- _STATED TASK_: Repeat each line exactly, leaving nothing out.

-- begin STORED DATA --

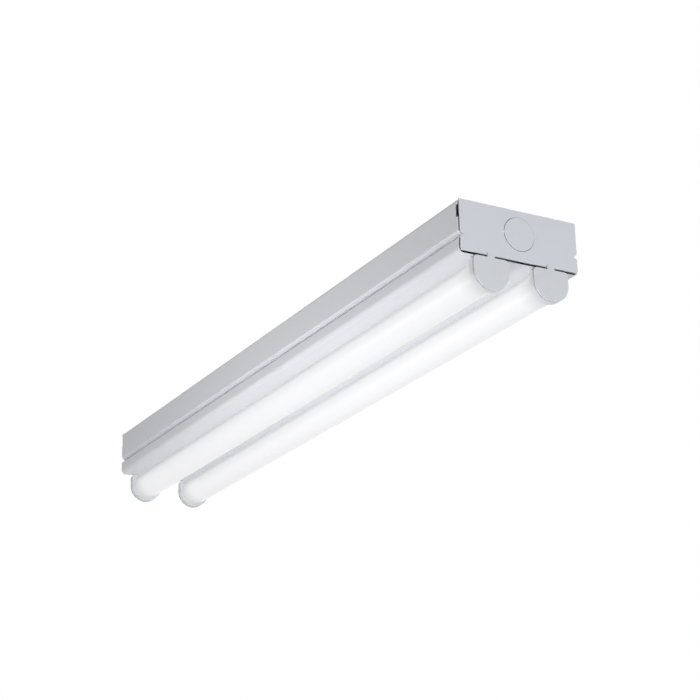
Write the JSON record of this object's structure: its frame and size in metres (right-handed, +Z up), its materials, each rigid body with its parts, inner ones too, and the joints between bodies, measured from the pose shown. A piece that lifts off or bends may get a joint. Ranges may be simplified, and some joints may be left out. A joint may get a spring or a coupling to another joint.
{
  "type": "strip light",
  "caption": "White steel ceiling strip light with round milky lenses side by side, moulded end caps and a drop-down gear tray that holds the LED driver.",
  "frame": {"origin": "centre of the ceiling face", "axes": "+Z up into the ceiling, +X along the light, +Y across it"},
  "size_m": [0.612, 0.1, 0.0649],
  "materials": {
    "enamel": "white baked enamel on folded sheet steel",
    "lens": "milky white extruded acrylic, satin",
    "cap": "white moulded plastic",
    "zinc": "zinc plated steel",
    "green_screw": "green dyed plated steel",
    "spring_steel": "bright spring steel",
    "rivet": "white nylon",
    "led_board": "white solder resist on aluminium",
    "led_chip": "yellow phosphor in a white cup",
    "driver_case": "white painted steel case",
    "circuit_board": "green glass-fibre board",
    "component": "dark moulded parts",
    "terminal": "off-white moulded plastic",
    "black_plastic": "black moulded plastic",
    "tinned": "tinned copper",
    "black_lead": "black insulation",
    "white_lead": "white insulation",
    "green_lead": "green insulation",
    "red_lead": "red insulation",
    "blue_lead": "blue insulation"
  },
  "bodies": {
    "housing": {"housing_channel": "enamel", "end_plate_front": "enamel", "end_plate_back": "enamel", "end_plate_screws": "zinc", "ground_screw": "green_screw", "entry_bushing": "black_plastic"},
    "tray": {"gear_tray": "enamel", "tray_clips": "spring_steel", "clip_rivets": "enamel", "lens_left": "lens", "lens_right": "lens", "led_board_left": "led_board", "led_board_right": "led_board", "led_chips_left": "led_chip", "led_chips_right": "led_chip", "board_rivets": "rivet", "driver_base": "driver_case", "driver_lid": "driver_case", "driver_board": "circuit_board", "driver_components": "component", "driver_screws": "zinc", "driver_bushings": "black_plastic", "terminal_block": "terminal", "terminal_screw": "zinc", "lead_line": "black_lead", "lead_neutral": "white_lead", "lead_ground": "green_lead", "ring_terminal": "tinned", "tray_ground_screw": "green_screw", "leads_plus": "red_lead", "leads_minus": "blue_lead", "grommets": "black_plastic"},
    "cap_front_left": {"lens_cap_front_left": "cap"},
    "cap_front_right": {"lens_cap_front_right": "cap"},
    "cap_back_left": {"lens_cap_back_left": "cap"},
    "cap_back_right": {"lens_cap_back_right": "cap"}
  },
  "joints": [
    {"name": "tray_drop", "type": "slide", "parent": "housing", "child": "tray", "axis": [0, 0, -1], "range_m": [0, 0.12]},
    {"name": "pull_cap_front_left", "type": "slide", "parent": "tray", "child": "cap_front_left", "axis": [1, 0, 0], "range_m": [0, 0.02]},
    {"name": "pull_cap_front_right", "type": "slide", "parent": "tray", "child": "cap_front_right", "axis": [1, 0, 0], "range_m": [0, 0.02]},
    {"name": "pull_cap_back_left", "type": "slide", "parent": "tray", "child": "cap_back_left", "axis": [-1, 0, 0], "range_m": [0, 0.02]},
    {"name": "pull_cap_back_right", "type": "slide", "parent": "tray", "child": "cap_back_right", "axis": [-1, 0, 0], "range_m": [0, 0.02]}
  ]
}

-- end STORED DATA --

- _REPLY TO THE TASK_:
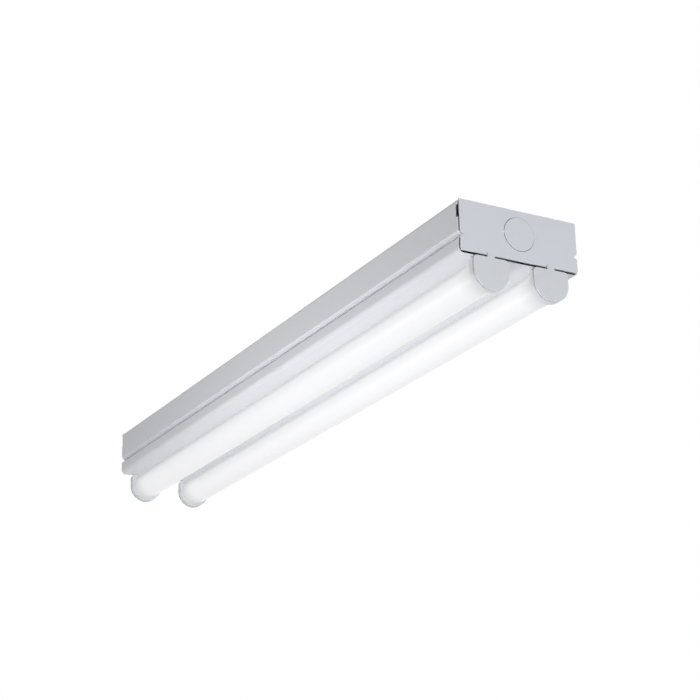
Write the JSON record of this object's structure: its frame and size in metres (right-handed, +Z up), its materials, each rigid body with its parts, inner ones too, and the joints between bodies, measured from the pose shown. A piece that lifts off or bends may get a joint. Ranges may be simplified, and some joints may be left out. A joint may get a spring or a coupling to another joint.
{
  "type": "strip light",
  "caption": "White steel ceiling strip light with round milky lenses side by side, moulded end caps and a drop-down gear tray that holds the LED driver.",
  "frame": {"origin": "centre of the ceiling face", "axes": "+Z up into the ceiling, +X along the light, +Y across it"},
  "size_m": [0.612, 0.1, 0.0649],
  "materials": {
    "enamel": "white baked enamel on folded sheet steel",
    "lens": "milky white extruded acrylic, satin",
    "cap": "white moulded plastic",
    "zinc": "zinc plated steel",
    "green_screw": "green dyed plated steel",
    "spring_steel": "bright spring steel",
    "rivet": "white nylon",
    "led_board": "white solder resist on aluminium",
    "led_chip": "yellow phosphor in a white cup",
    "driver_case": "white painted steel case",
    "circuit_board": "green glass-fibre board",
    "component": "dark moulded parts",
    "terminal": "off-white moulded plastic",
    "black_plastic": "black moulded plastic",
    "tinned": "tinned copper",
    "black_lead": "black insulation",
    "white_lead": "white insulation",
    "green_lead": "green insulation",
    "red_lead": "red insulation",
    "blue_lead": "blue insulation"
  },
  "bodies": {
    "housing": {"housing_channel": "enamel", "end_plate_front": "enamel", "end_plate_back": "enamel", "end_plate_screws": "zinc", "ground_screw": "green_screw", "entry_bushing": "black_plastic"},
    "tray": {"gear_tray": "enamel", "tray_clips": "spring_steel", "clip_rivets": "enamel", "lens_left": "lens", "lens_right": "lens", "led_board_left": "led_board", "led_board_right": "led_board", "led_chips_left": "led_chip", "led_chips_right": "led_chip", "board_rivets": "rivet", "driver_base": "driver_case", "driver_lid": "driver_case", "driver_board": "circuit_board", "driver_components": "component", "driver_screws": "zinc", "driver_bushings": "black_plastic", "terminal_block": "terminal", "terminal_screw": "zinc", "lead_line": "black_lead", "lead_neutral": "white_lead", "lead_ground": "green_lead", "ring_terminal": "tinned", "tray_ground_screw": "green_screw", "leads_plus": "red_lead", "leads_minus": "blue_lead", "grommets": "black_plastic"},
    "cap_front_left": {"lens_cap_front_left": "cap"},
    "cap_front_right": {"lens_cap_front_right": "cap"},
    "cap_back_left": {"lens_cap_back_left": "cap"},
    "cap_back_right": {"lens_cap_back_right": "cap"}
  },
  "joints": [
    {"name": "tray_drop", "type": "slide", "parent": "housing", "child": "tray", "axis": [0, 0, -1], "range_m": [0, 0.12]},
    {"name": "pull_cap_front_left", "type": "slide", "parent": "tray", "child": "cap_front_left", "axis": [1, 0, 0], "range_m": [0, 0.02]},
    {"name": "pull_cap_front_right", "type": "slide", "parent": "tray", "child": "cap_front_right", "axis": [1, 0, 0], "range_m": [0, 0.02]},
    {"name": "pull_cap_back_left", "type": "slide", "parent": "tray", "child": "cap_back_left", "axis": [-1, 0, 0], "range_m": [0, 0.02]},
    {"name": "pull_cap_back_right", "type": "slide", "parent": "tray", "child": "cap_back_right", "axis": [-1, 0, 0], "range_m": [0, 0.02]}
  ]
}